Mr. SAVAGE: We made a mad dash to Canada. We actually, up until the week before our 10th anniversary party, were still hemming and hawing and probably not going to do it, and then my mother sat us both down and read us the marriage riot act. And we decided to head up to Canada the day before our big anniversary party, and so unfamiliar is the ritual to us that we were on our way and we didn't have rings. And it didn't occur to us that we needed rings to get married. And the woman who performed the ceremony called us, `Be sure to bring rings.' And we freaked out. We didn't know what to do. So we pulled off the road on our way out of Seattle and found this little rocker jewelry store where you could get a couple of, like, cheep silver bands 'cause we didn't think we would wear them after the ceremony for very long.

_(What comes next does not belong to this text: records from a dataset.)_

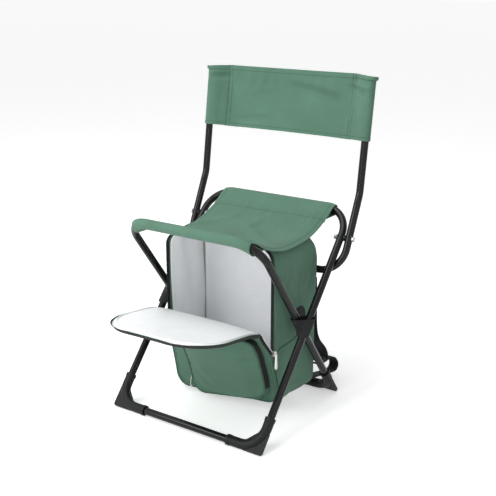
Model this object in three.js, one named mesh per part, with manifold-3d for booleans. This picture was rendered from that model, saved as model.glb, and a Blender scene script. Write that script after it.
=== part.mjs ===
// A folding stool with a backrest and a cooler bag under its seat.
// Millimetres, +Z up, +X to the sitter's left, the front faces -Y, and the floor is Z = 0.
import * as THREE from 'three';
import { mergeVertices } from 'three/addons/utils/BufferGeometryUtils.js';
import Module from 'manifold-3d';

const degrees = (angle) => (angle * Math.PI) / 180;

// Gaps and fineness
const seatGap = 0.3; // between touching faces of neighbouring pieces
const overrun = 5; // how far a cutter reaches past what it cuts
const tubeSides = 14;
const boreSides = 8;
const pinSides = 14;
const bendSteps = 6;

// Steel tube
const tubeDiameter = 16;
const tubeWall = 1.2;
const plugLength = 26; // the drawn-down end that pushes into the next tube
const topBendRadius = 58;
const footBendRadius = 45;

// The two crossed frames
const pivotSetback = 25; // of the pivot behind the middle of the whole
const outerWidth = 366; // between the centre lines of the outer frame's legs
const outerReach = 269.5; // along a leg from the pivot to the bar's centre line
const innerReach = 254.5;
const outerLean = degrees(40.6); // of the outer frame from upright
const seamDistance = 72; // from the pivot down each leg to the joint of its two tubes
const legGap = 2.5; // side gap between an outer and an inner leg

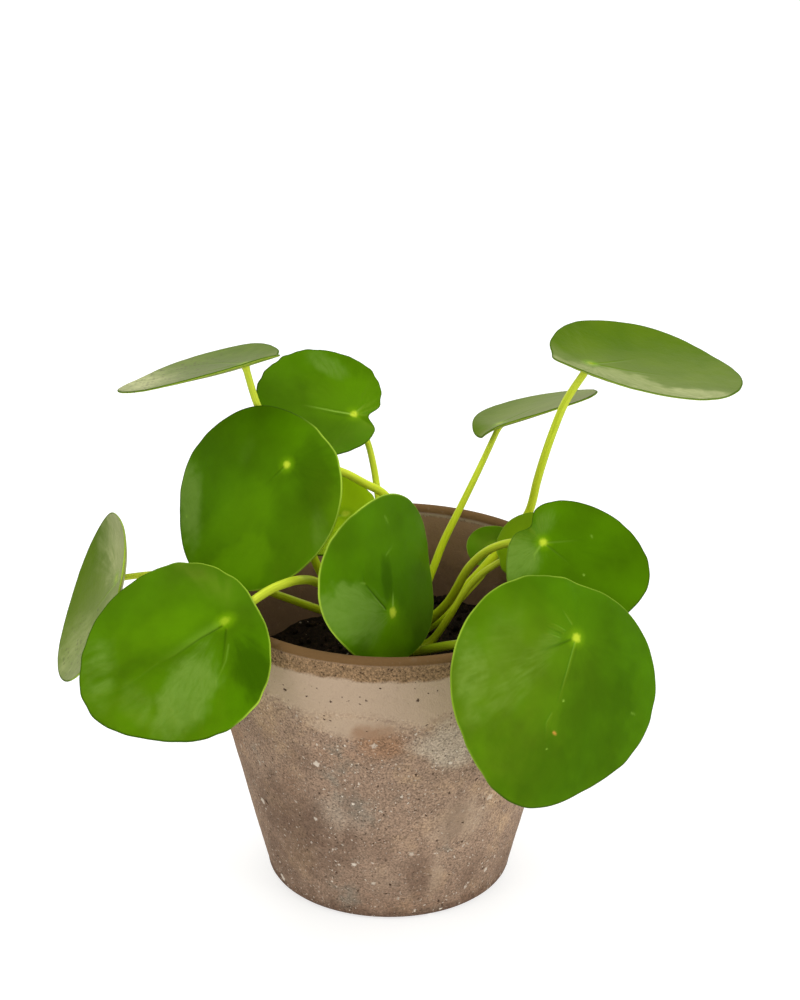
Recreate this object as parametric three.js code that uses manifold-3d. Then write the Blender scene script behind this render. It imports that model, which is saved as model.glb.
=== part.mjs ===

And we went in and DJ decided he was going to pick out the rings, and so he picked out these rings with skulls on them. They were...
INSKEEP: Your son picked out the rings?
Mr. SAVAGE: Yeah. And I was appalled. I'm not a rocker, and I didn't want to wear this ring. And we were, like, `Deej, like, what about these rings? What about these simple ones?' He said, `Dad, don't you understand you're going to get married? That means you have to stay together till you die.' And we figured, `Ah, what the hell, we're never going to wear these rings after today,' and almost a year later, I'm still wearing this big clunky rocker skull ring on my finger everywhere I go. I feel ridiculous.
INSKEEP: Dan Savage is the author of "The Commitment." Thanks very much.
Mr. SAVAGE: Thank you for having me.
INSKEEP: This is MORNING EDITION from NPR News. I'm Steve Inskeep.